At 92, Ivry’s going strong

At 92, Ivry’s going strong


norman lebrecht

August 26, 2014

Happy birthday, one day late, to our beloved Ivry Gitlis – probably the best violinist never to have a record career (though he became world famous on film and television).

(Click on ‘Post’ if video fails to pop out).

ivry film



  • Carlos says:

    The best violinist, period.

    • M2N2K says:

      That is an exaggeration: NL’s qualifier makes his statement much more reasonable, though still arguable.

      • Carlos says:

        Being a professional violinist myself, no violinist is more exciting, technically, musically, thanks this guy.

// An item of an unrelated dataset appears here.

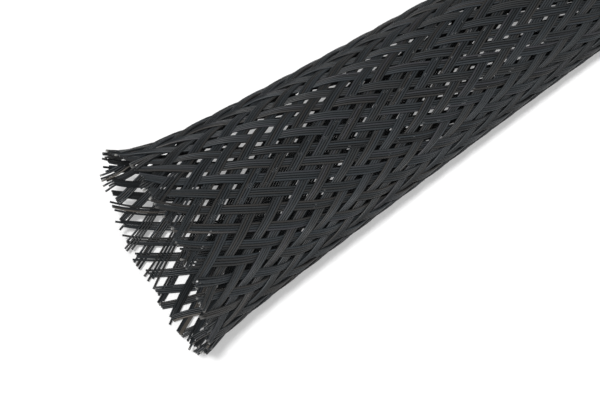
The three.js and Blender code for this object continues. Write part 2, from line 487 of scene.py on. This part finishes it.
# %% [markdown]
# The monofilament's skin
#
# The filaments are PET, coloured black in the melt and drawn through a die, so the skin is smooth and
# satin with faint lines along the filament. Black plastic as fine as this never looks black: every
# filament carries a pale streak of reflected light along its back, and no two have quite the same grey.
# The reflection comes from the round section itself. The colour and the drawn lines come from values
# that the braid tree stored on the mesh, so they follow each filament through the weave. Real drawn lines
# are far too fine to show here, so these are coarser: 4 mm long and a fifth of the way round a filament.
#
# At the opened end a few filaments get a paler brownish grey over their last millimetres. It is a painted
# highlight, standing for the glints of light on filaments turned towards the lamp. Some cut ends are
# milky, partly because PET whitens where it is sheared and partly as painted highlights on the ends. Paint
# on an image could show this too, but the distance from the cut, also stored on the mesh, puts it at the
# ends.

# %% Colours, turned from sRGB to linear
def linear(hexadecimal):
    channels = [int(hexadecimal[i:i + 2], 16) / 255 for i in (1, 3, 5)]
    return [c / 12.92 if c <= 0.04045 else ((c + 0.055) / 1.055) ** 2.4 for c in channels] + [1.0]


def new_material(name):
    material = bpy.data.materials.new(name)
    material.use_nodes = True
    material.node_tree.nodes.clear()
    return material, material.node_tree


# %% Greys of the satin black PET monofilament, from filament to filament
first_grey = "#1f2021"
middle_greys = {0.35: "#25282a", 0.6: "#2a2928", 0.8: "#282c2f"}
last_grey = "#2f2f32"
monofilament, tree = new_material("satin_pet_monofilament")
end_noted = add(tree, "ShaderNodeAttribute", attribute_name="from_end")
tone_noted = add(tree, "ShaderNodeAttribute", attribute_name="tone")
along_noted = add(tree, "ShaderNodeAttribute", attribute_name="along")
around_noted = add(tree, "ShaderNodeAttribute", attribute_name="around")
greys = add(tree, "ShaderNodeValToRGB", output(tone_noted, "Fac"))
stops = greys.color_ramp.elements
stops[0].color = linear(first_grey)
stops[1].color = linear(last_grey)
for position, grey in middle_greys.items():
    stops.new(position).color = linear(grey)
print("greys:", len(stops))

# %% Drawn lines, which change the gloss and the relief
line_length = 4 * MILLIMETRE
lines_round = 5.0
filaments_apart = 97.0
line_detail = 2.0
line_edges = (0.3, 0.7)
glossiest = 0.3
dullest = 0.46
line_relief = 0.01 * MILLIMETRE
relief_strength = 0.15
drawn_length = add(tree, "ShaderNodeMath", output(along_noted, "Fac"), 1 / line_length,
                   operation="MULTIPLY")
own_pattern = add(tree, "ShaderNodeMath", output(tone_noted, "Fac"), filaments_apart,
                  operation="MULTIPLY")
own_side = add(tree, "ShaderNodeMath", output(around_noted, "Fac"), lines_round, operation="MULTIPLY")
drawn_place = add(tree, "ShaderNodeCombineXYZ", drawn_length, own_pattern, own_side)
drawn_lines = add(tree, "ShaderNodeTexNoise", drawn_place, 1.0, line_detail)
roughness = add(tree, "ShaderNodeMapRange", output(drawn_lines, "Fac"), *line_edges, glossiest, dullest)
bump = add(tree, "ShaderNodeBump", relief_strength, line_relief)
tree.links.new(output(drawn_lines, "Fac"), bump.inputs["Height"])
print("gloss from", glossiest, "to", dullest)

# %% Painted glints on a few filaments, and milky cut ends with painted highlights
# Painted highlight: a paler brownish grey on a few filaments near the cut stands for glints of light.
painted_glint_grey = "#4e4a45"
painted_glint_stretch = (2 * MILLIMETRE, 9 * MILLIMETRE)
painted_glint_tones = (0.93, 0.97)
# Milky cut ends: partly PET whitened by the shears, and partly a painted highlight on the ends.
milky_and_highlight_grey = "#8a8986"
milky_and_highlight_stretch = (0.1 * MILLIMETRE, 0.45 * MILLIMETRE)
milky_and_highlight_tones = (0.5, 0.8)
milky_and_highlight_here = add(tree, "ShaderNodeMapRange", output(end_noted, "Fac"), *milky_and_highlight_stretch, 1.0, 0.0)
painted_glint_here = add(tree, "ShaderNodeMapRange", output(end_noted, "Fac"), *painted_glint_stretch, 1.0, 0.0)
painted_glint_filament = add(tree, "ShaderNodeMapRange", output(tone_noted, "Fac"), *painted_glint_tones, 0.0, 1.0)
painted_glint = add(tree, "ShaderNodeMath", painted_glint_filament, painted_glint_here, operation="MULTIPLY")
greys_with_painted_glints = add(tree, "ShaderNodeMix", painted_glint, output(greys, "Color"), linear(painted_glint_grey),
                   data_type="RGBA")
milky_and_highlight_filament = add(tree, "ShaderNodeMapRange", output(tone_noted, "Fac"), *milky_and_highlight_tones, 0.0, 1.0)
milky_and_highlight = add(tree, "ShaderNodeMath", milky_and_highlight_here, milky_and_highlight_filament, operation="MULTIPLY")
skin_greys = add(tree, "ShaderNodeMix", milky_and_highlight, greys_with_painted_glints, linear(milky_and_highlight_grey), data_type="RGBA")
print("rubbed ends:", painted_glint_grey, "and milky ends:", milky_and_highlight_grey)

# %% The skin itself
pet_ior = 1.575
satin_level = 0.13
skin = add(tree, "ShaderNodeBsdfPrincipled")
skin.inputs["IOR"].default_value = pet_ior
skin.inputs["Specular IOR Level"].default_value = satin_level
tree.links.new(output(skin_greys), skin.inputs["Base Color"])
tree.links.new(output(roughness), skin.inputs["Roughness"])
tree.links.new(output(bump), skin.inputs["Normal"])
add(tree, "ShaderNodeOutputMaterial", skin)
print("monofilament finish:", len(tree.nodes), "nodes")

# %% Sizes of the braid
braid_sizes = {
    "Length": sleeve_length,
    **wall_sizes,
    "Cut depth": cut_depth,
    "Cut turn": cut_turn,
    "Slump": slump,
    "Wall thickness": wall_thickness,
    "Strands each way": strands_each_way,
    "Filaments in strand": filaments_in_strand,
    "Filament width": filament_width,
    "Filament spacing": 0.265 * MILLIMETRE,
    "Crossing side": crossing_side,
    "Rim opening": 0.3,
    "Rim opening length": 4 * MILLIMETRE,
    "Wave height": 0.14 * MILLIMETRE,
    "Fine steps": 110,
    "Fine step": 0.61 * MILLIMETRE,
    "Coarse steps": 240,
    "Rim spread": 0.75,
    "Even side": math.radians(25),
    "Strand drift": 0.1,
    "Fray": 0.8 * MILLIMETRE,
    "Fray length": 4 * MILLIMETRE,
    "Loose end": 0.12 * MILLIMETRE,
    "Material": monofilament,
}
fine_end = braid_sizes["Fine steps"] * braid_sizes["Fine step"]
middle_end = (fine_end + sleeve_length) / 2
right_place = 0.684
right_slip = -0.2
left_place = -0.444
left_slip = 0.35
right_strands = {
    "Hand": 1.0,
    "Own place": right_place,
    "Own slip": right_slip,
    "Other place": left_place,
    "Other slip": left_slip,
    "Seed": 8,
}
left_strands = {
    "Hand": -1.0,
    "Own place": left_place,
    "Own slip": left_slip,
    "Other place": right_place,
    "Other slip": right_slip,
    "Seed": 31,
}
print("fine steps reach", round(fine_end / MILLIMETRE, 1), "mm from the opened end")


# %% Braid the sleeve, stretch by stretch
def braid(name, **own_sizes):
    sleeve = bpy.data.objects.new(name, bpy.data.meshes.new(name))
    bpy.context.scene.collection.objects.link(sleeve)
    modifier = sleeve.modifiers.new("braid", "NODES")
    modifier.node_group = braid_tree
    sizes = {**braid_sizes, **own_sizes}
    for item in braid_tree.interface.items_tree:
        if item.in_out == "INPUT":
            modifier[item.identifier] = sizes[item.name]
    made = sleeve.evaluated_get(bpy.context.evaluated_depsgraph_get())
    mesh = bpy.data.meshes.new_from_object(made)
    sleeve.modifiers.clear()
    sleeve.data = mesh
    mesh.name = name
    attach(sleeve, "root")
    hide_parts("braided_wall")
    print(name, "has", sum(len(face.vertices) - 2 for face in mesh.polygons), "triangles")


stretches = {
    "opened": {"From": 0.0, "To": fine_end, "Sides": 6},
    "middle": {"From": fine_end, "To": middle_end, "Sides": 4},
    "plain_end": {"From": middle_end, "To": sleeve_length, "Sides": 4},
}
for stretch, part_sizes in stretches.items():
    braid(f"right_hand_strands_{stretch}", **part_sizes, **right_strands)
    braid(f"left_hand_strands_{stretch}", **part_sizes, **left_strands)

# %% [markdown]
# The table and the light
#
# The sleeve was photographed on pure white. Even the floor that shows through both walls is light, and
# plain white paper would be too dark there, in the sleeve's own shadow. So the floor is a sheet of opal
# acrylic with a little light behind it.
#
# The shadow lies in a narrow band along the near side. A small lamp overhead, a little towards the viewer,
# keeps it narrow and draws the fine streaks along the filaments. A broad lamp to the right softens the
# look of the braid, and a dim white sky fills the rest.

# %% A wide sheet for the floor
half_floor = 3.0
floor_mesh = bpy.data.meshes.new("floor")
corners = [
    (-half_floor, -half_floor, 0),
    (half_floor, -half_floor, 0),
    (half_floor, half_floor, 0),
    (-half_floor, half_floor, 0),
]
floor_mesh.from_pydata(corners, [], [(0, 1, 2, 3)])
floor = bpy.data.objects.new("floor", floor_mesh)
bpy.context.scene.collection.objects.link(floor)
print("floor:", 2 * half_floor, "m wide")

# %% Opal acrylic, with a grain that is too faint to show as more than a slight unevenness
white = (1.0, 1.0, 1.0, 1.0)
grains_across = 900.0
grain_detail = 3.0
whites = (0.6, 0.64)
glow_strength = 0.29
acrylic, tree = new_material("opal_acrylic_lit_from_below")
across_floor = add(tree, "ShaderNodeTexCoord")
grains_in_metre = grains_across / (2 * half_floor)
grains = add(tree, "ShaderNodeTexNoise", output(across_floor, "Object"), grains_in_metre, grain_detail)
grain_white = add(tree, "ShaderNodeMapRange", output(grains, "Fac"), 0.0, 1.0, *whites)
sheet = add(tree, "ShaderNodeBsdfDiffuse", grain_white)
glow = add(tree, "ShaderNodeEmission", white, glow_strength)
lit_sheet = add(tree, "ShaderNodeAddShader", sheet, glow)
add(tree, "ShaderNodeOutputMaterial", lit_sheet)
floor_mesh.materials.append(acrylic)
print("grains of the floor in mm:", round(1 / (grains_in_metre * MILLIMETRE), 1))

# %% Sky and lamps
sky = bpy.data.worlds.new("white_sky")
sky.use_nodes = True
background = sky.node_tree.nodes["Background"]
background.inputs["Color"].default_value = white
background.inputs["Strength"].default_value = 0.15
bpy.context.scene.world = sky
bpy.context.scene.view_settings.view_transform = "Standard"
lamp_distance = 1.0


def place_lamp(name, size, energy, toward):
    lamp_data = bpy.data.lights.new(name, "AREA")
    lamp_data.shape = "DISK"
    lamp_data.size = size
    lamp_data.energy = energy
    lamp = bpy.data.objects.new(name, lamp_data)
    toward_lamp = toward.normalized()
    lamp.location = looked_at + toward_lamp * lamp_distance
    lamp.rotation_euler = toward_lamp.to_track_quat("Z", "Y").to_euler()
    bpy.context.scene.collection.objects.link(lamp)
    print(name, "is", round(lamp.location.z, 2), "m above the floor")


overhead = Vector((0, 0, 1))
place_lamp("broad_lamp", size=1.6, energy=8.5, toward=right * 0.35 - up * 0.25 + overhead)
place_lamp("small_lamp", size=0.12, energy=9.2, toward=overhead - right * 0.08 - up * 0.36)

But again it is a matter of taste.

        • M2N2K says:

          Technically, IG in his prime was not far behind the very best, but musically, many violinists of the last hundred years were and are much more interesting and convincing. In fact, some of the great ones played more impressively overall as teenagers than he ever did. On the other hand, IG is one of the most charismatic personalities and engaging storytellers among musicians.

          • funny coincidence & birthdays says:

            Technically, IG in his prime was not far behind the very best, but musically, many violinists of the last hundred years were and are much more interesting and convincing…

            You are talking meaningless gibberish.

            1/ There is no such thing as “THE BEST”, but the clear elistist cobblers people talk is a sign of the times.

            2/ 100 years? So how old are you. Have your HEARD Kreiser or Elman personally?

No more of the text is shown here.